When collaboration is effective, overly onerous contractual terms may be unnecessary, as a successful enterprise is jointly incentivised by repeat delivery of best for project outcomes to drive performance.

Collaborative behaviour

Well-structured and balanced contract terms, combined with the right behaviour and culture, can help achieve collaborative contracting. Clear contract management processes support contemporaneous decision making and risk management, which, together with good collaborative governance, can ensure effective collaboration at all levels of the project.

If all stakeholders in a project have a common purpose and interest to achieve the same outcomes, and their contractual incentives and rewards are aligned, the gold standard is more likely to be achieved

Contemporaneous management allows joint management of issues as they happen. This is illustrated in the well-regarded NEC suite of construction contracts, which require all parties to act in the spirit of mutual trust and cooperation. The NEC contracts force contemporaneous management through early warnings and risk reduction meetings to deal immediately with matters which might affect time, cost or quality of a project.

The Conflict Avoidance Pledge (CAP), developed by a coalition of professional and industry bodies, also aims to minimise adversarial conflict through collaboration. CAP is adopted as a standard clause in contracts and endorses collaborative working, early intervention techniques and amicable resolution procedures to resolve differences of opinion before they escalate into disputes.

Collaborative approaches are successful when each party commits enough resource to manage the contract properly. Contractual collaborative principles can be enhanced with project-specific governance, such as the use of project delivery boards and partnering groups, or less formal weekly meetings or charters.

The Construction Playbook recommends that collaborative decision-making should start at the planning stage and in particular, suggests using opportunity framing workshops to mobilise this.
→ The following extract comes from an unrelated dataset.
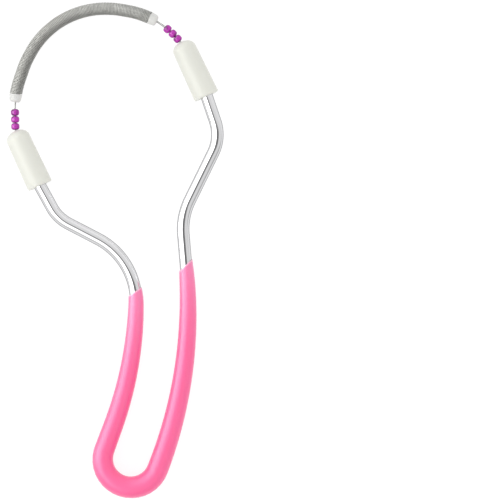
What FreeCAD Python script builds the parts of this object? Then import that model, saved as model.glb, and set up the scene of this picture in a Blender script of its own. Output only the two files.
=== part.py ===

These bring together key individuals with functional delivery expertise early on, when the ability to influence changes in strategic planning and project design is relatively high, and the cost to make those changes is relatively low.

Sustainable commercial models

Mosey recommended implementing on a ‘comply or explain’ basis the Construction Playbook principles of profitability in contracts and fair returns and expectations.

Doing so would help create a profitable, sustainable and resilient construction and infrastructure industry which supports a skilled workforce and supports future progress, able to tackle increasingly complex issues such as climate change and building safety.

This applies equally to framework contracting; being a construction framework supplier should not be an inherently risky business.

Collaborative behaviours are supported by greater certainty of profit margin and confidence in the commercial basis of a deal. Therefore, collaborative framework models need to be encouraged where suppliers benefit from shared incentivisation under long-term enterprises which integrate principles of financial sustainability within procurement, instead of simply focusing on bottom line cost.

All parties involved in a project should be rewarded in proportion to the value they bring.

When it comes to frameworks, acceptance onto a framework by a supplier should ensure an appropriate pipeline of work. ‘Zombie frameworks’ – multiple, speculative frameworks not connected to a pipeline of work – should be ended, as only a steady flow of work will realise the benefits of relational enterprise-based contracting for the public sector.

In effective framework models, risk allocation proposals, payment mechanisms and pricing are linked to the delivery model and the incentivised outcomes, with potential to improve financial performance where contractual performance is properly achieved. A progressive approach would see performance linked to margin return instead of applying onerous financial penalties that expose suppliers to the risk of unsustainable losses. This requires a departure from traditional risk allocation.

Key performance indicators (KPIs) should incentivise the delivery of outcomes which are important to the parties involved in the project – but KPIs must be relevant to the size and complexity of the project.

Too many KPIs risks over-complicating the contract and encouraging ambiguity, even among experienced suppliers. Collaboration should be encouraged from the tender stage to jointly shape and understand KPIs, helping prevent bidders to be overcautious and to price the contract incorrectly.

KPIs should also be subject to greater drafting scrutiny to ensure they are quantifiable and measurable to drive the desired behaviours and constantly monitored to ensure relevance and effectiveness.

The unprecedented change and increasingly complex challenges within the construction sector require the industry to work together more to collaborate and support innovation, and Mosey’s report offers a model for a new and improved approach to framework contracting which could well achieve this aim.